• _Exercise_
Among the lines below, keep only those from the one containing "323 of scene.py. This part finishes it." through the one containing "return Vector((x, FACE_Y", and reproduce them exactly.

• _Listed entries_
++++++++++++++++++++

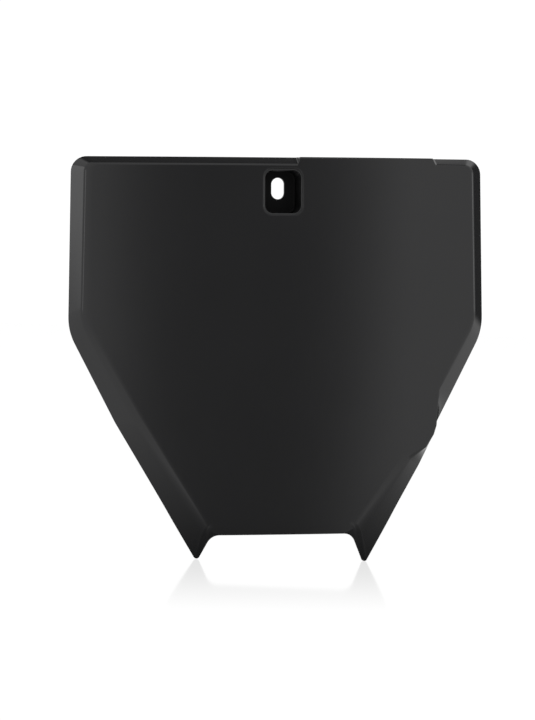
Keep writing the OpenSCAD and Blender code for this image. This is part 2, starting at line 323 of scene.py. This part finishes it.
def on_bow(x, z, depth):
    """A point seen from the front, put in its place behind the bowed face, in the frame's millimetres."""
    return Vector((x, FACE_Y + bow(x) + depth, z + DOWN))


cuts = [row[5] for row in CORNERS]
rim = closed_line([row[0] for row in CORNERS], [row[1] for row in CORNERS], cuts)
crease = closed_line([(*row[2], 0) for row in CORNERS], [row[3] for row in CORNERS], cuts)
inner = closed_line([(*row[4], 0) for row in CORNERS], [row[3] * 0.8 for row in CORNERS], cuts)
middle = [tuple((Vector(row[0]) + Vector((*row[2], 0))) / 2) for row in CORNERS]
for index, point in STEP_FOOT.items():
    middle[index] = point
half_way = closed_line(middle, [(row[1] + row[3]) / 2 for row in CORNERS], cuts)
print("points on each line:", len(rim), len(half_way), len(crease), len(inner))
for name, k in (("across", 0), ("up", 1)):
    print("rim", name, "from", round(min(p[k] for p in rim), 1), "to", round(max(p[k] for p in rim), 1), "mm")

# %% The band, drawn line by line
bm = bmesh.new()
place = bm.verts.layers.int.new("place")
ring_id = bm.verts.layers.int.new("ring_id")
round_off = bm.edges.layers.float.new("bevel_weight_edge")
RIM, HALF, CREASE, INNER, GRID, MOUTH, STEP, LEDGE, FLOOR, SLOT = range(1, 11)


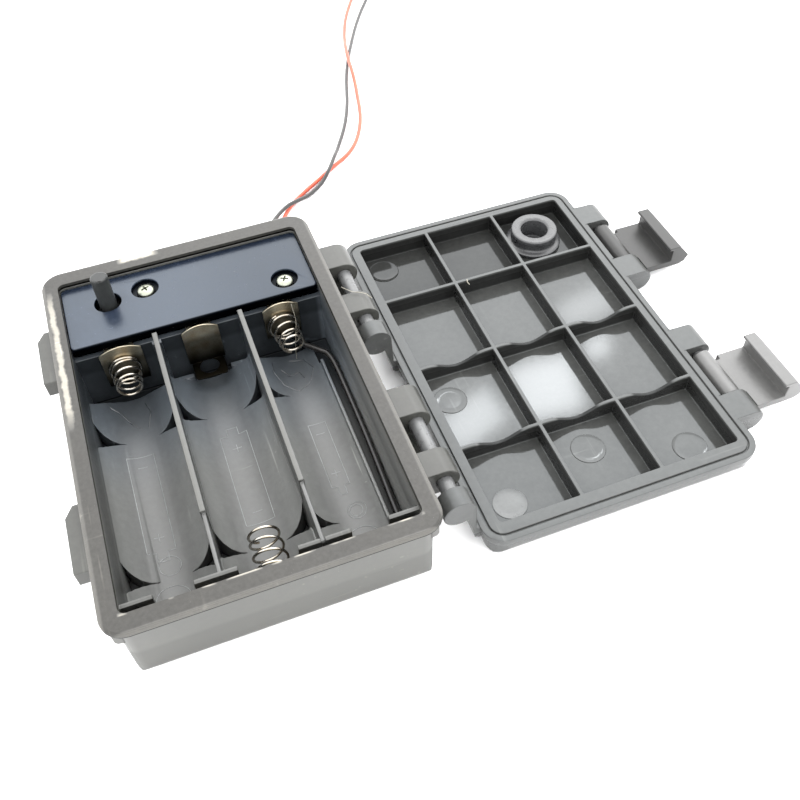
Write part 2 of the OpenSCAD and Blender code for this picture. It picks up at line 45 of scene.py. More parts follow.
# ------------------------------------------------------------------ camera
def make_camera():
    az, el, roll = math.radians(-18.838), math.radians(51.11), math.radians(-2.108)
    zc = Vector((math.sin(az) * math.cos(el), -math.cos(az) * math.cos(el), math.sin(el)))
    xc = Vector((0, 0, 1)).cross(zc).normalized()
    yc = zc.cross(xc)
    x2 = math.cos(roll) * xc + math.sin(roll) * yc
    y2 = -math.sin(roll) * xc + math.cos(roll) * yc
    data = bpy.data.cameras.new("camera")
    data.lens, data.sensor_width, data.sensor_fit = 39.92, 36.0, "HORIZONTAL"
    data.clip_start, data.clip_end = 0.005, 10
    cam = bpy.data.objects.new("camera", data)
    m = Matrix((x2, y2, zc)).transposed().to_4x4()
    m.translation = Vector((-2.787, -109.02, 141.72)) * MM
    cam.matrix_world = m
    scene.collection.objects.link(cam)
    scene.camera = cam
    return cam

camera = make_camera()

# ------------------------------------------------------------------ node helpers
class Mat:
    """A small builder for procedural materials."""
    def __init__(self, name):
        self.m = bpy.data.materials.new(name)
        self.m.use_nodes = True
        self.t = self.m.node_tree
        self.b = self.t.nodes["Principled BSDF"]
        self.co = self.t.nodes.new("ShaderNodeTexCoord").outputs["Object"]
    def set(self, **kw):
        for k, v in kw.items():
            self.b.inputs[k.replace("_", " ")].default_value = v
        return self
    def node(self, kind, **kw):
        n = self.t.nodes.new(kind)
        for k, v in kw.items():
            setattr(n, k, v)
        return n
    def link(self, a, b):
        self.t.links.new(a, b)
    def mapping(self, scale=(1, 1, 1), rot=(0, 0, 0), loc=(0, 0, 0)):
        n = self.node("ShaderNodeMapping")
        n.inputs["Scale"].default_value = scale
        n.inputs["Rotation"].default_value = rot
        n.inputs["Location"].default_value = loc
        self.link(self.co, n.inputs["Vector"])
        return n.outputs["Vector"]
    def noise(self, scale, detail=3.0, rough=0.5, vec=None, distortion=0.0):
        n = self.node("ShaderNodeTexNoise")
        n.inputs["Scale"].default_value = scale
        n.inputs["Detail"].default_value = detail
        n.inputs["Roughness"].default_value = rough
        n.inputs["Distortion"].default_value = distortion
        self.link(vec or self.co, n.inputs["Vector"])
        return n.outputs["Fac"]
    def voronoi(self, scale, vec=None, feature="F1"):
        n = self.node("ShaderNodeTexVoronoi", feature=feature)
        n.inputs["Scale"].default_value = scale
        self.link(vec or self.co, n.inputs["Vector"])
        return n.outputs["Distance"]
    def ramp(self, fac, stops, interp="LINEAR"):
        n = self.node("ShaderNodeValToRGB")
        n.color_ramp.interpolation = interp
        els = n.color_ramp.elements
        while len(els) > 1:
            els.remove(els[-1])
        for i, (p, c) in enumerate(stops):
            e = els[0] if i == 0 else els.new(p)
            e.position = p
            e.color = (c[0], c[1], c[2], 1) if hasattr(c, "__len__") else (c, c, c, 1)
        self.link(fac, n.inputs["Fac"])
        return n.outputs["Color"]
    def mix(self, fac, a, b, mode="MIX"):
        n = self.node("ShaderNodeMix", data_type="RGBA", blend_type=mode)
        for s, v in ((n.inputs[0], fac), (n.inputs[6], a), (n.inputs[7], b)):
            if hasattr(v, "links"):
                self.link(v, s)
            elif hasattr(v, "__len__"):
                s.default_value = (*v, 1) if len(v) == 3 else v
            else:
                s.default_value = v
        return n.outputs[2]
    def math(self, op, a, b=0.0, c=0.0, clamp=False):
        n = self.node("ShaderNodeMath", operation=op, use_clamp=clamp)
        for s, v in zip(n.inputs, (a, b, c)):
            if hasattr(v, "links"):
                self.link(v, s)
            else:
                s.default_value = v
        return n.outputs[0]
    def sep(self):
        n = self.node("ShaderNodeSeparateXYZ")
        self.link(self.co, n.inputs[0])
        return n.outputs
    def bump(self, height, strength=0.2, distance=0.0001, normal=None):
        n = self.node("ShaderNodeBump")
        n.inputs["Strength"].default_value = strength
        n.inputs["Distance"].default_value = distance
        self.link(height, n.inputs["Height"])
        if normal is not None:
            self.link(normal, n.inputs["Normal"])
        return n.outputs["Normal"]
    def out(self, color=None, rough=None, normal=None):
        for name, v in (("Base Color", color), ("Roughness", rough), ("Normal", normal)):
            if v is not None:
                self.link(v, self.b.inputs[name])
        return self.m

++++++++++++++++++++

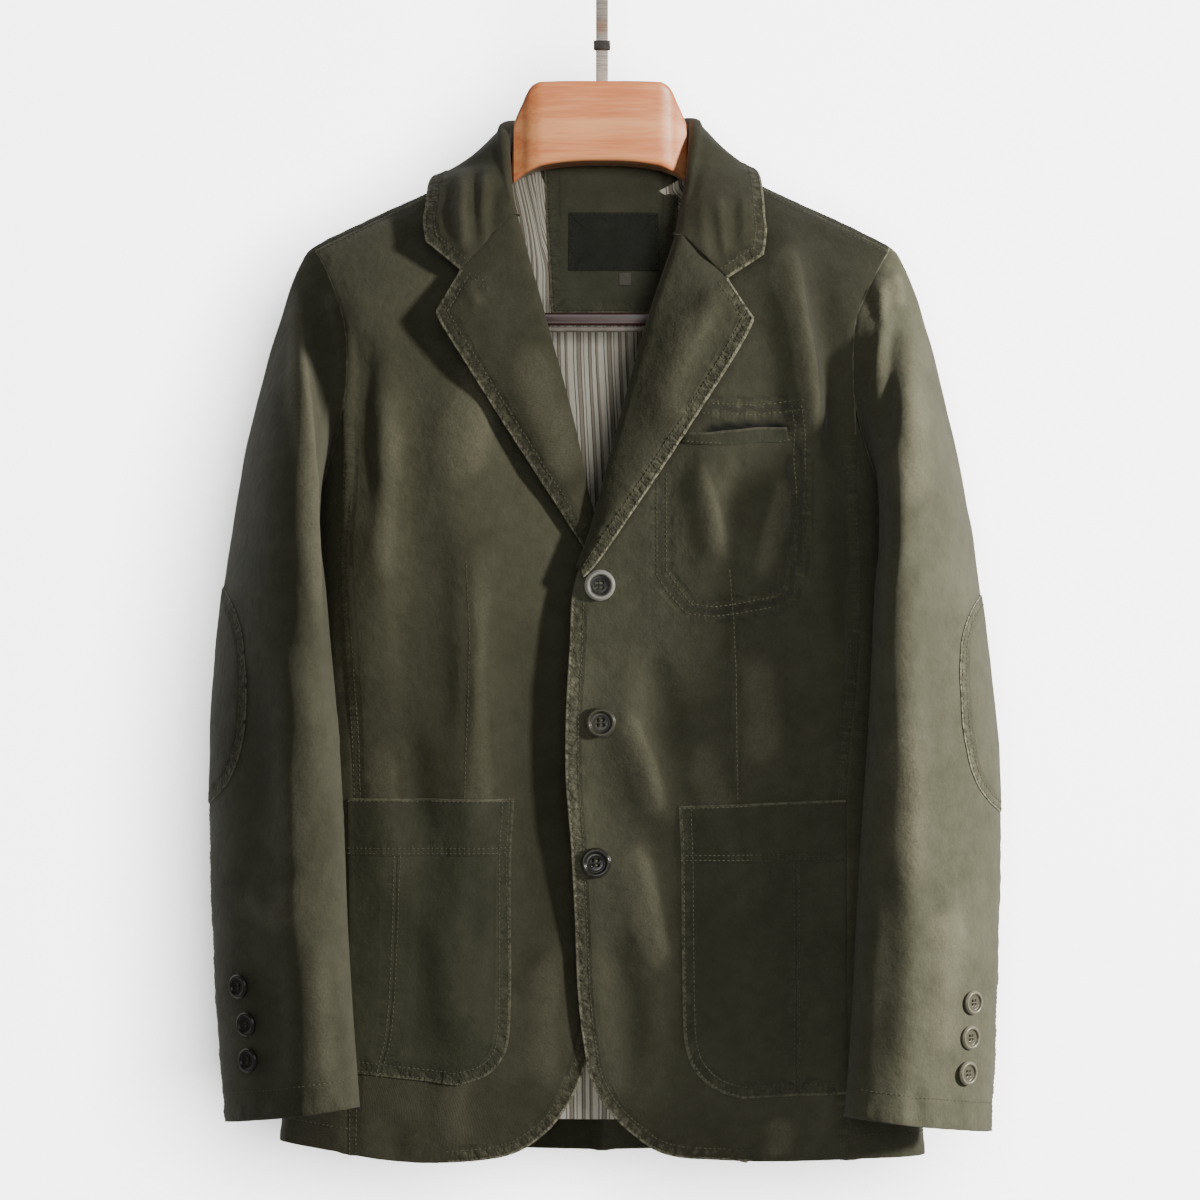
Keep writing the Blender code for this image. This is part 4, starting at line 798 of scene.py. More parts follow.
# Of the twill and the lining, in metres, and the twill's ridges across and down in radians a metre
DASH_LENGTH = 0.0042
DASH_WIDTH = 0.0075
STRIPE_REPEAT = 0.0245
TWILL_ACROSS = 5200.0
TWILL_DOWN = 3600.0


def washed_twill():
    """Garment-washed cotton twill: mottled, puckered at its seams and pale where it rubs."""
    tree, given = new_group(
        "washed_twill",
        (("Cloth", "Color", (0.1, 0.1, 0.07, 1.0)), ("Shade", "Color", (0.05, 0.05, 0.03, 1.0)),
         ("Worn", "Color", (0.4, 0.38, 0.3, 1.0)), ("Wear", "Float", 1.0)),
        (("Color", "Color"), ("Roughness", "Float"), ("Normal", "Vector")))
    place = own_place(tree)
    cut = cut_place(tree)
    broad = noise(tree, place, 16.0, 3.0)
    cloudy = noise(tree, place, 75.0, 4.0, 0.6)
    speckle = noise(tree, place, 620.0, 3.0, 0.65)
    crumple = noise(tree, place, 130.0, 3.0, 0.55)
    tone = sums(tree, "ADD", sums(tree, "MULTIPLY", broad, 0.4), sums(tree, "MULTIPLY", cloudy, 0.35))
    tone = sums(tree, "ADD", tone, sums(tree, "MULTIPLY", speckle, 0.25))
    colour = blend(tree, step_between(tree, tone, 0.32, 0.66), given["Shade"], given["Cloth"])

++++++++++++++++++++

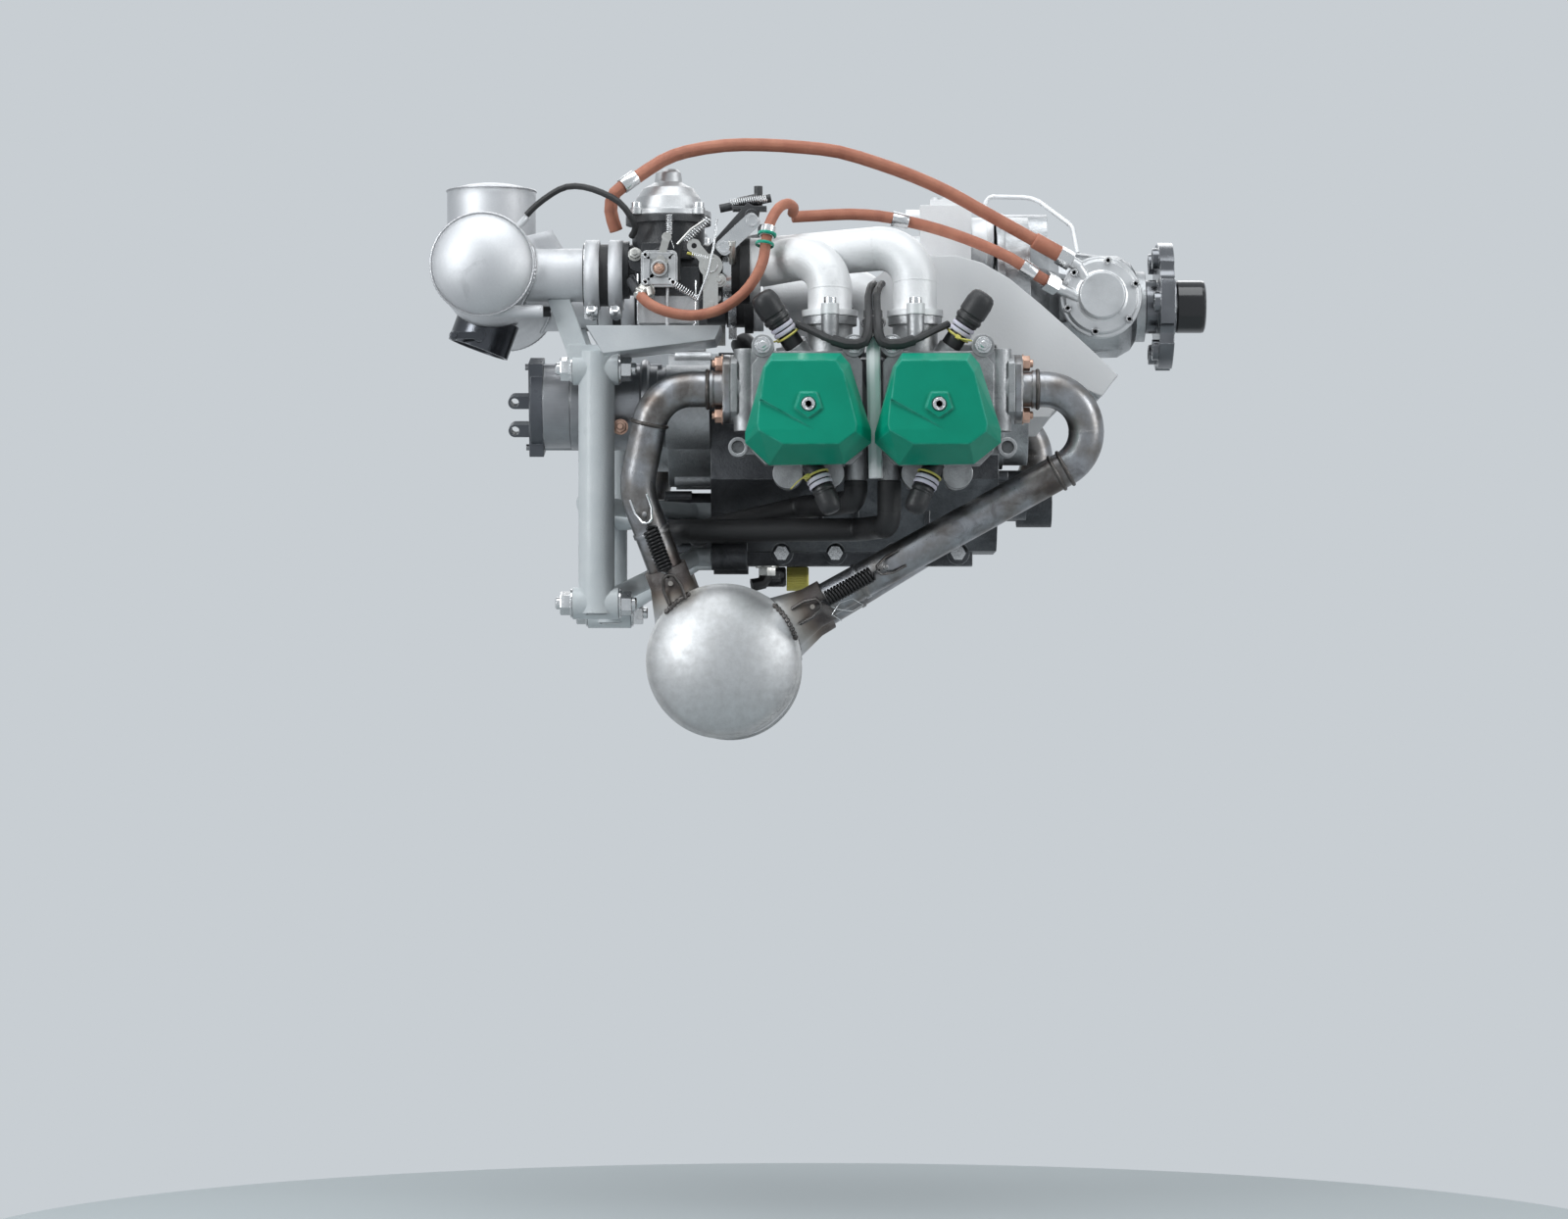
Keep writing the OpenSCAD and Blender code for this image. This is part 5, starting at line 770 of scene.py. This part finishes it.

++++++++++++++++++++

• _Task answer_
Keep writing the OpenSCAD and Blender code for this image. This is part 2, starting at line 323 of scene.py. This part finishes it.
def on_bow(x, z, depth):
    """A point seen from the front, put in its place behind the bowed face, in the frame's millimetres."""
    return Vector((x, FACE_Y + bow(x) + depth, z + DOWN))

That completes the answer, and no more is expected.